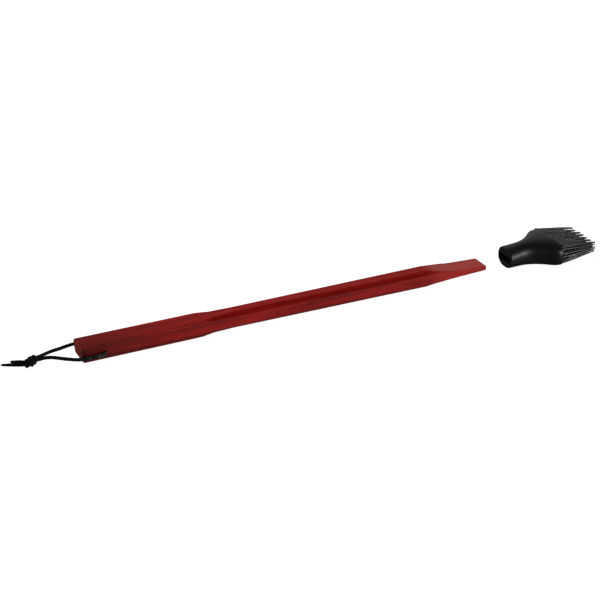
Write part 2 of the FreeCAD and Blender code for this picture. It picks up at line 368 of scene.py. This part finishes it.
def ramp(tree, factor, stops):
    """A colour ramp; stops are (place, colour), and a colour may be one grey value."""
    node = add_node(tree, "ShaderNodeValToRGB", {"Fac": factor})
    elements = node.color_ramp.elements
    while len(elements) < len(stops):
        elements.new(0.5)
    for element, (place, colour) in zip(elements, stops):
        element.position = place
        rgb = (colour, colour, colour) if isinstance(colour, float) else colour
        element.color = (*rgb, 1.0)
    return node.outputs["Color"]


def mixed(tree, factor, low, high, blend="MIX"):
    node = add_node(tree, "ShaderNodeMix", data_type="RGBA", blend_type=blend)
    for socket, value in ((node.inputs[0], factor), (node.inputs[6], low), (node.inputs[7], high)):
        if isinstance(value, bpy.types.NodeSocket):
            tree.links.new(value, socket)
        elif isinstance(value, float):
            socket.default_value = value
        else:
            socket.default_value = (*value, 1.0)
    return node.outputs[2]


def object_place(tree):
    return add_node(tree, "ShaderNodeTexCoord").outputs["Object"]


def scaled(tree, place, scale):
    """The place, counted in cells of 1 / scale along each axis."""
    return add_node(tree, "ShaderNodeVectorMath", {0: place, 1: scale}, operation="MULTIPLY").outputs[0]


def components(tree, vector):
    """The vector's outputs X, Y and Z."""
    return add_node(tree, "ShaderNodeSeparateXYZ", {0: vector}).outputs


def product(tree, first, second):
    return add_node(tree, "ShaderNodeMath", {0: first, 1: second}, operation="MULTIPLY").outputs[0]


def noise(tree, place, scale, detail=3.0, roughness=0.5, distortion=0.0):
    """Noise whose cells are 1 / scale of the place's unit along each axis."""
    return add_node(tree, "ShaderNodeTexNoise", {
        "Vector": scaled(tree, place, scale), "Scale": 1.0, "Detail": detail, "Roughness": roughness,
        "Distortion": distortion}).outputs["Fac"]


def bump(tree, height, strength, distance, below=None):
    inputs = {"Height": height, "Strength": strength, "Distance": distance}
    if below is not None:
        inputs["Normal"] = below
    return add_node(tree, "ShaderNodeBump", inputs).outputs["Normal"]


def mapped(tree, value, low=0.0, high=1.0, start=0.0, stop=1.0):
    """From low to high as the value goes from start to stop."""
    return add_node(tree, "ShaderNodeMapRange", {
        "Value": value, "From Min": start, "From Max": stop, "To Min": low, "To Max": high,
    }).outputs["Result"]


# Stain: its colours from the dark streaks to the bright ones, and how bright it is painted, by
# share of the handle's length from the butt: painted shade towards the butt, painted light on the tongue
STREAK_COLOURS = [
    (0.30, (0.170, 0.0020, 0.0011)), (0.50, (0.280, 0.0038, 0.0019)), (0.72, (0.350, 0.0068, 0.0036)),
]
PAINTED_LIGHT_ALONG = [(0.00, 0.42), (0.08, 0.58), (0.20, 0.95), (0.84, 0.98), (0.87, 1.22)]

# How far the wood's patterns darken the stain
RINGS_SHARE = 0.26
FIBRES_SHARE = 0.42
MOTTLE_SHARE = 0.36
PORES_SHARE = 0.50
RING_CENTRE = (0.0, 5.5, 3.0)       # of the growth rings, in cells, to one side of the handle
PORE_TINT = (0.25, 0.2, 0.2)

# Painted shade along the underside: up to what height, and how dark
LOW_SHADE_TO = 0.0042       # height up to which the wood is painted darker: painted shade along the underside
LOW_SHADE = 0.50
# Painted shade on the butt's near upper corner: its middle, reach, core, strength and colour
SHADE_SPOT = (-0.0004, -0.0110, 0.0104)  # from the butt: the middle of a painted shade on the near upper corner
SHADE_SPOT_REACH = 0.0055
SHADE_SPOT_CORE = 0.001
SHADE_SPOT_SHARE = 0.75
SHADE_SPOT_COLOUR = (0.016, 0.0016, 0.0012)
WORN_SHARE = 0.30           # how far the edges' wear may show
WORN_COLOUR = (0.250, 0.026, 0.016)
# Painted sheen on the tongue's top and underside: where it begins, how strong, and its colour
SHEEN_ALONG = (0.840, 0.875)       # shares of the handle's length between which the painted sheen begins
SHEEN_SHARE = 0.45          # how strongly the painted sheen pales the tongue's top and underside
SHEEN_COLOUR = (0.400, 0.082, 0.070)
END_GRAIN_COLOURS = [(0.2, (0.060, 0.005, 0.004)), (0.8, (0.130, 0.021, 0.018))]
END_GRAIN_SHARE = 0.8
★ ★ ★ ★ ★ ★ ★
● Aim:
Print the whole listing again, exactly.

● The result:
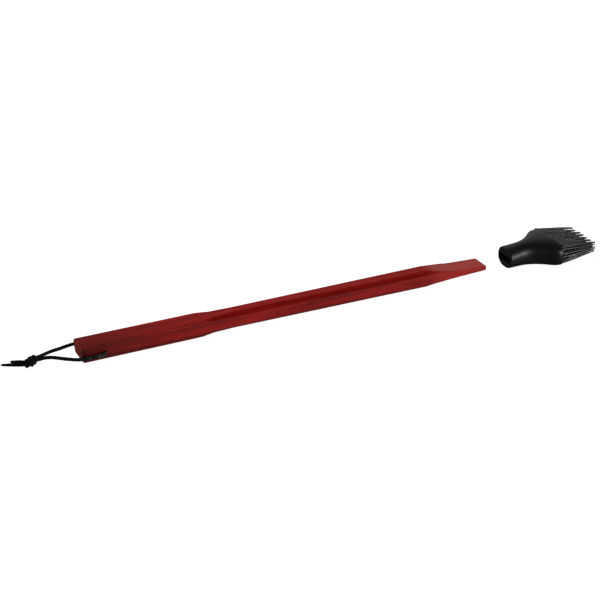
Write part 2 of the FreeCAD and Blender code for this picture. It picks up at line 368 of scene.py. This part finishes it.
def ramp(tree, factor, stops):
    """A colour ramp; stops are (place, colour), and a colour may be one grey value."""
    node = add_node(tree, "ShaderNodeValToRGB", {"Fac": factor})
    elements = node.color_ramp.elements
    while len(elements) < len(stops):
        elements.new(0.5)
    for element, (place, colour) in zip(elements, stops):
        element.position = place
        rgb = (colour, colour, colour) if isinstance(colour, float) else colour
        element.color = (*rgb, 1.0)
    return node.outputs["Color"]


def mixed(tree, factor, low, high, blend="MIX"):
    node = add_node(tree, "ShaderNodeMix", data_type="RGBA", blend_type=blend)
    for socket, value in ((node.inputs[0], factor), (node.inputs[6], low), (node.inputs[7], high)):
        if isinstance(value, bpy.types.NodeSocket):
            tree.links.new(value, socket)
        elif isinstance(value, float):
            socket.default_value = value
        else:
            socket.default_value = (*value, 1.0)
    return node.outputs[2]


def object_place(tree):
    return add_node(tree, "ShaderNodeTexCoord").outputs["Object"]


def scaled(tree, place, scale):
    """The place, counted in cells of 1 / scale along each axis."""
    return add_node(tree, "ShaderNodeVectorMath", {0: place, 1: scale}, operation="MULTIPLY").outputs[0]


def components(tree, vector):
    """The vector's outputs X, Y and Z."""
    return add_node(tree, "ShaderNodeSeparateXYZ", {0: vector}).outputs


def product(tree, first, second):
    return add_node(tree, "ShaderNodeMath", {0: first, 1: second}, operation="MULTIPLY").outputs[0]


def noise(tree, place, scale, detail=3.0, roughness=0.5, distortion=0.0):
    """Noise whose cells are 1 / scale of the place's unit along each axis."""
    return add_node(tree, "ShaderNodeTexNoise", {
        "Vector": scaled(tree, place, scale), "Scale": 1.0, "Detail": detail, "Roughness": roughness,
        "Distortion": distortion}).outputs["Fac"]


def bump(tree, height, strength, distance, below=None):
    inputs = {"Height": height, "Strength": strength, "Distance": distance}
    if below is not None:
        inputs["Normal"] = below
    return add_node(tree, "ShaderNodeBump", inputs).outputs["Normal"]


def mapped(tree, value, low=0.0, high=1.0, start=0.0, stop=1.0):
    """From low to high as the value goes from start to stop."""
    return add_node(tree, "ShaderNodeMapRange", {
        "Value": value, "From Min": start, "From Max": stop, "To Min": low, "To Max": high,
    }).outputs["Result"]


# Stain: its colours from the dark streaks to the bright ones, and how bright it is painted, by
# share of the handle's length from the butt: painted shade towards the butt, painted light on the tongue
STREAK_COLOURS = [
    (0.30, (0.170, 0.0020, 0.0011)), (0.50, (0.280, 0.0038, 0.0019)), (0.72, (0.350, 0.0068, 0.0036)),
]
PAINTED_LIGHT_ALONG = [(0.00, 0.42), (0.08, 0.58), (0.20, 0.95), (0.84, 0.98), (0.87, 1.22)]

# How far the wood's patterns darken the stain
RINGS_SHARE = 0.26
FIBRES_SHARE = 0.42
MOTTLE_SHARE = 0.36
PORES_SHARE = 0.50
RING_CENTRE = (0.0, 5.5, 3.0)       # of the growth rings, in cells, to one side of the handle
PORE_TINT = (0.25, 0.2, 0.2)

# Painted shade along the underside: up to what height, and how dark
LOW_SHADE_TO = 0.0042       # height up to which the wood is painted darker: painted shade along the underside
LOW_SHADE = 0.50
# Painted shade on the butt's near upper corner: its middle, reach, core, strength and colour
SHADE_SPOT = (-0.0004, -0.0110, 0.0104)  # from the butt: the middle of a painted shade on the near upper corner
SHADE_SPOT_REACH = 0.0055
SHADE_SPOT_CORE = 0.001
SHADE_SPOT_SHARE = 0.75
SHADE_SPOT_COLOUR = (0.016, 0.0016, 0.0012)
WORN_SHARE = 0.30           # how far the edges' wear may show
WORN_COLOUR = (0.250, 0.026, 0.016)
# Painted sheen on the tongue's top and underside: where it begins, how strong, and its colour
SHEEN_ALONG = (0.840, 0.875)       # shares of the handle's length between which the painted sheen begins
SHEEN_SHARE = 0.45          # how strongly the painted sheen pales the tongue's top and underside
SHEEN_COLOUR = (0.400, 0.082, 0.070)
END_GRAIN_COLOURS = [(0.2, (0.060, 0.005, 0.004)), (0.8, (0.130, 0.021, 0.018))]
END_GRAIN_SHARE = 0.8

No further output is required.